▸ **Task description**:
Restate the entire listing word for word.

------------------------------------------------

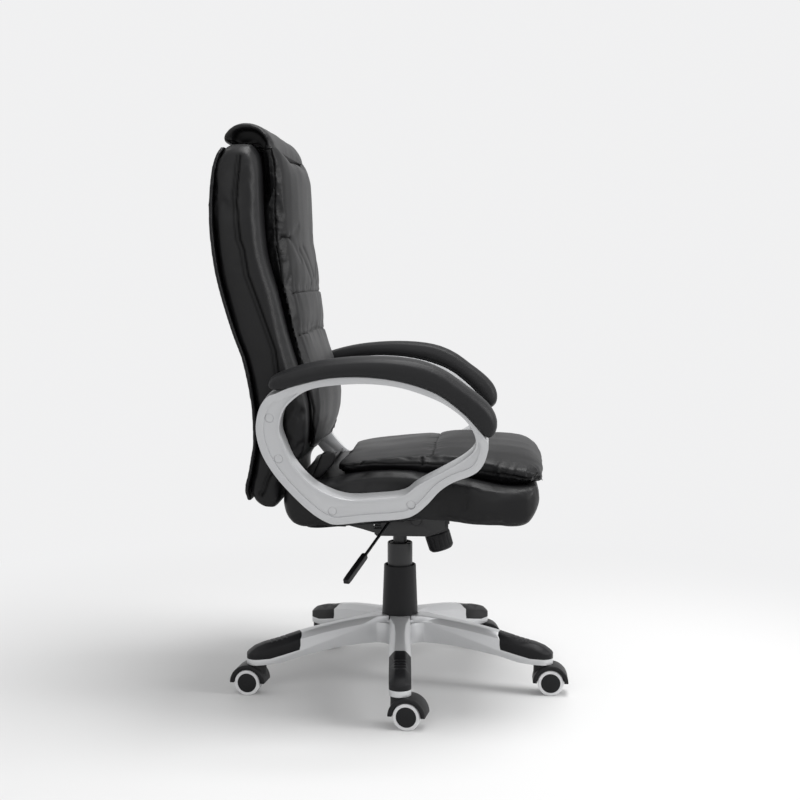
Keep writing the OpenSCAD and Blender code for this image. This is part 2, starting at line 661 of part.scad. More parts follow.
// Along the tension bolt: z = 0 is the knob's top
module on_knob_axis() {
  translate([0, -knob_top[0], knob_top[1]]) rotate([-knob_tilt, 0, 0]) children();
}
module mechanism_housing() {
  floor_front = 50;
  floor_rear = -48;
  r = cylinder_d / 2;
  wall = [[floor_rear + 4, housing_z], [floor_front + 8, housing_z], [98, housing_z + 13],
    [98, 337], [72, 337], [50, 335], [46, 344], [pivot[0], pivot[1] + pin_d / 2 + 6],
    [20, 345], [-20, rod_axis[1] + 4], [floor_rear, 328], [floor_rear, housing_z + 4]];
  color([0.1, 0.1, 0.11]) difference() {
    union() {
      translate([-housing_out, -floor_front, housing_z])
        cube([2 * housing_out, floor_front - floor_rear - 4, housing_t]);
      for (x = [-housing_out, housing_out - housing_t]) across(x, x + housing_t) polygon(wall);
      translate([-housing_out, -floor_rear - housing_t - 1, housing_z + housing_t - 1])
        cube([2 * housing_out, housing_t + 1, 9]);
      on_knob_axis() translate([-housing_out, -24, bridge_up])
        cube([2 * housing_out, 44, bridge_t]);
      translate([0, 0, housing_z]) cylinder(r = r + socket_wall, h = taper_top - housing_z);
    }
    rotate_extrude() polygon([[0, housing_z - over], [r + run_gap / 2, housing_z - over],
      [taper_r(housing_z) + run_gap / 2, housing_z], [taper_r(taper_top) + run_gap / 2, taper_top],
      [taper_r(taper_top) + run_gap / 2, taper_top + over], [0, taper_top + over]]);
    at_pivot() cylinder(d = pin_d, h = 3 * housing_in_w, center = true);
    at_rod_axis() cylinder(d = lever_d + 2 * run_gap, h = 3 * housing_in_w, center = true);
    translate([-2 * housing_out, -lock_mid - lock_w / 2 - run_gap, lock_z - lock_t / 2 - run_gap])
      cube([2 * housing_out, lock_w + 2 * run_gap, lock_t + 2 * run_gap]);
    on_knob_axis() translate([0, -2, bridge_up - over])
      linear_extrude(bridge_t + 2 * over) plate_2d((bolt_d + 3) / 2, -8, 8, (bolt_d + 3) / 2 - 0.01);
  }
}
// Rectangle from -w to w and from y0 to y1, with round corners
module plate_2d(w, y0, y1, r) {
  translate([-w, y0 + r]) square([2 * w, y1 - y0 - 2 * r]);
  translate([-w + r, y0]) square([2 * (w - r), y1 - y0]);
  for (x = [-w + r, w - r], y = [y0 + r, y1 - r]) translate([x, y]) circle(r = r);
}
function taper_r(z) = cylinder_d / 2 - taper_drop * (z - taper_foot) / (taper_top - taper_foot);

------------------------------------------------

▸ **Task response**:
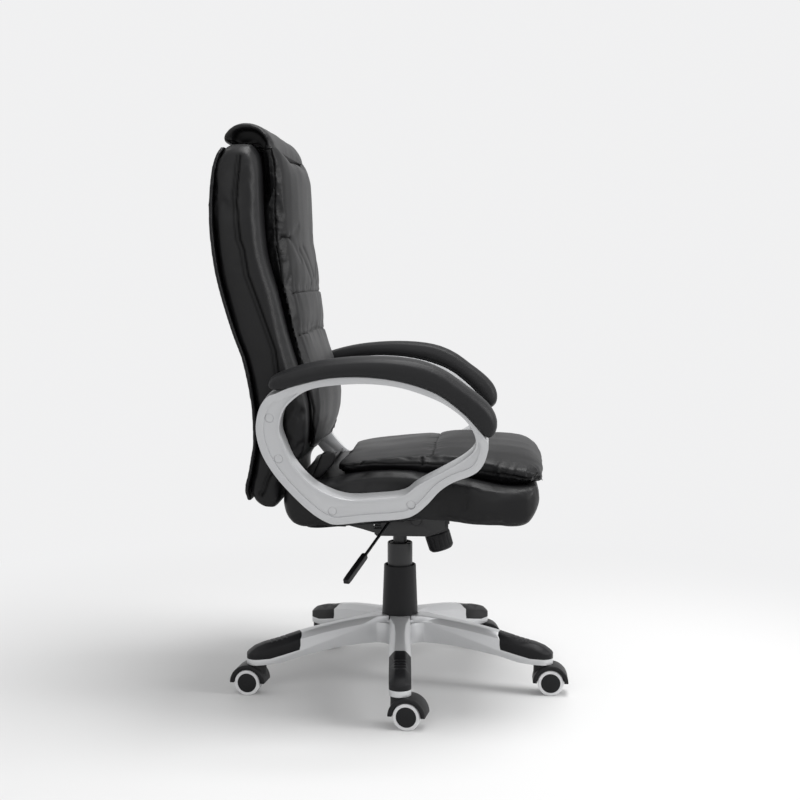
Keep writing the OpenSCAD and Blender code for this image. This is part 2, starting at line 661 of part.scad. More parts follow.
// Along the tension bolt: z = 0 is the knob's top
module on_knob_axis() {
  translate([0, -knob_top[0], knob_top[1]]) rotate([-knob_tilt, 0, 0]) children();
}
module mechanism_housing() {
  floor_front = 50;
  floor_rear = -48;
  r = cylinder_d / 2;
  wall = [[floor_rear + 4, housing_z], [floor_front + 8, housing_z], [98, housing_z + 13],
    [98, 337], [72, 337], [50, 335], [46, 344], [pivot[0], pivot[1] + pin_d / 2 + 6],
    [20, 345], [-20, rod_axis[1] + 4], [floor_rear, 328], [floor_rear, housing_z + 4]];
  color([0.1, 0.1, 0.11]) difference() {
    union() {
      translate([-housing_out, -floor_front, housing_z])
        cube([2 * housing_out, floor_front - floor_rear - 4, housing_t]);
      for (x = [-housing_out, housing_out - housing_t]) across(x, x + housing_t) polygon(wall);
      translate([-housing_out, -floor_rear - housing_t - 1, housing_z + housing_t - 1])
        cube([2 * housing_out, housing_t + 1, 9]);
      on_knob_axis() translate([-housing_out, -24, bridge_up])
        cube([2 * housing_out, 44, bridge_t]);
      translate([0, 0, housing_z]) cylinder(r = r + socket_wall, h = taper_top - housing_z);
    }
    rotate_extrude() polygon([[0, housing_z - over], [r + run_gap / 2, housing_z - over],
      [taper_r(housing_z) + run_gap / 2, housing_z], [taper_r(taper_top) + run_gap / 2, taper_top],
      [taper_r(taper_top) + run_gap / 2, taper_top + over], [0, taper_top + over]]);
    at_pivot() cylinder(d = pin_d, h = 3 * housing_in_w, center = true);
    at_rod_axis() cylinder(d = lever_d + 2 * run_gap, h = 3 * housing_in_w, center = true);
    translate([-2 * housing_out, -lock_mid - lock_w / 2 - run_gap, lock_z - lock_t / 2 - run_gap])
      cube([2 * housing_out, lock_w + 2 * run_gap, lock_t + 2 * run_gap]);
    on_knob_axis() translate([0, -2, bridge_up - over])
      linear_extrude(bridge_t + 2 * over) plate_2d((bolt_d + 3) / 2, -8, 8, (bolt_d + 3) / 2 - 0.01);
  }
}
// Rectangle from -w to w and from y0 to y1, with round corners
module plate_2d(w, y0, y1, r) {
  translate([-w, y0 + r]) square([2 * w, y1 - y0 - 2 * r]);
  translate([-w + r, y0]) square([2 * (w - r), y1 - y0]);
  for (x = [-w + r, w - r], y = [y0 + r, y1 - r]) translate([x, y]) circle(r = r);
}
function taper_r(z) = cylinder_d / 2 - taper_drop * (z - taper_foot) / (taper_top - taper_foot);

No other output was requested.